Applying an FEA model, researchers can predict how relatively low-frequency sound or vibrations will travel in and around the structure, Cabell says. “If you want to make it quiet, you want to know how energy is moving around a structure so you know how to stop it.”
However, an FEA model requires a certain number of elements per wavelength, and as wavelengths get smaller at higher frequencies, the elements become so tiny and so numerous that conventional FEA becomes cumbersome, especially for a structure the size of an airplane, he says. Minute details such as fastener locations, the tightness of rivets or the number of coats of paint become significant for accurate sound and vibration prediction.
This is why acoustical engineers use a different method called statistical energy analysis (SEA) to predict high-frequency noise and vibrations. SEA uses a simpler model than FEA, with the vehicle's structure and interior cabin divided into a few large regions, but still provides practical information for understanding and reducing noise and vibrations. However, Cabell says, the accuracy of the SEA model depends on the user intelligently dividing the structure into analysis regions. More importantly, while aircraft designers often work with FEA, they don’t use SEA, so it is up to the acoustical engineer to modify the SEA model each time the designers change the airplane design. This increases the workload and introduces possibilities for error in the acoustical analysis.
Despite this downside to SEA, no other method existed for predicting high-frequency sound behavior.
Technology Transfer
In 2004 and 2005, NASA awarded Phase I and II Small Business Innovation Research (SBIR) contracts to Ann Arbor, Michigan-based Comet Technology Corporation (CTC), which was developing a way to eliminate the need to build two models. The company’s chief technology officer, Ravi Raveendra, had proposed software that would enable energy finite element analysis—a method that would provide a unified framework for analysis of both low- and high-frequency noise.
The company had just split from now-defunct Automated Analysis Corporation, where it had been developing vibroacoustics software since 1993.
“We thought it would be good if we could extend what we’d done for low-frequency to develop a method for high-frequency,” Raveendra says. “Most of the time, the customer’s not interested in the low-frequency area alone.”
The result of that NASA funding—Comet EnFlow software—went on the market in the late 2000s and has succeeded in eliminating the need for two models.
“EnFlow lets you do high-frequency analysis on the grid you used for low-frequency analysis,” Cabell says, explaining that the software takes the original model used for low-frequency FEA and creates an accurate but coarser model for predicting high-frequency sound and vibration. “It can read the node locations and parts that make up each element in that model so you don’t have to recreate it, and it will run the high-frequency analysis from that FEA model.”
Benefits
Raveendra markets the software to automobile and aircraft manufacturers, some of whom have purchased it, and he says CTC has received interest from the consumer product industry and ship builders as well.
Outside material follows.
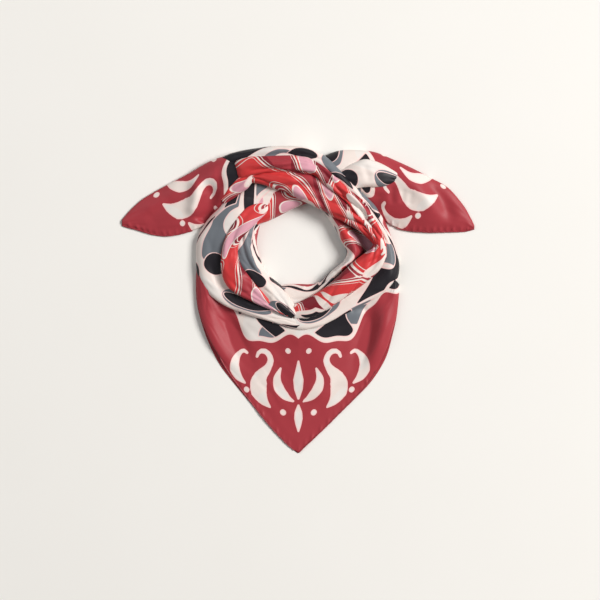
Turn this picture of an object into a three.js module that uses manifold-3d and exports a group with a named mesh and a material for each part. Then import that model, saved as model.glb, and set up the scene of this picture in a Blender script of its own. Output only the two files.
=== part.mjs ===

Using this NASA-funded technology, these companies are able to achieve the cost savings and quality improvement that come with early-stage noise modeling while saving the time and money it takes to create new computer models for use in the SEA method.
In addition to being evaluated by NASA’s Structural Acoustics Branch, EnFlow also found an unexpected use in the Nondestructive Evaluation Sciences (NDES) Branch, also at Langley.
About 10 years ago, NASA’s Structures and Mechanisms systems manager for the ISS approached Eric Madaras, senior physicist with the NDES Branch, looking for ideas for a way to rapidly detect any leak in the space station’s pressure walls. These can be caused by micrometeoroids or satellite debris. Astronauts on the ISS have a handheld ultrasonic leak detector, but it can only find an exposed leak. This limitation is problematic in a structure whose walls are often covered with stowage and equipment, Madaras says.
“Being able to have someone tell them, ‘it’s behind a rack on the portside, four racks down’—that’s a big help,” he says.
He dropped in on Cabell, who often works with the same sort of technologies Madaras uses, and learned of EnFlow, which was still in development. Since the software was being designed to analyze a structure’s vibro-acoustic field and predict energy flow, he thought it could be coupled with sensors to pinpoint the sound of a leak. And because it works with high frequencies, it could calculate for a leak in the ultrasonic range, where there is much less background noise. Most noise on the ISS is in the acoustic range, while a leak is “pretty efficient at producing sound in the ultrasonic range,” Madaras says.
He bought the software package in 2009, had the pressure walls of the US lab module outfitted with sensors and found that he was able to use Enflow to pinpoint direct, ultrasonic vibrations from equipment in the module. As a result, he says, “Our recommendation to senior management will be that they should outfit all permanent modules on the ISS with this technology.”
Raveendra said he hadn’t known his product was capable of leak detection until Madaras approached him. “We never thought about it,” he says, adding that he is in the process of making some modifications to EnFlow to market it not only for sound behavior prediction but also for ultrasonic leak detection, which is an area many companies have an interest in.
He adds that he probably couldn’t credibly repurpose the software without NASA’s experimentation to prove its effectiveness in a totally different function. “This is an application we’ll expand,” he says. “We needed that experimental work to validate what is possible with this software.”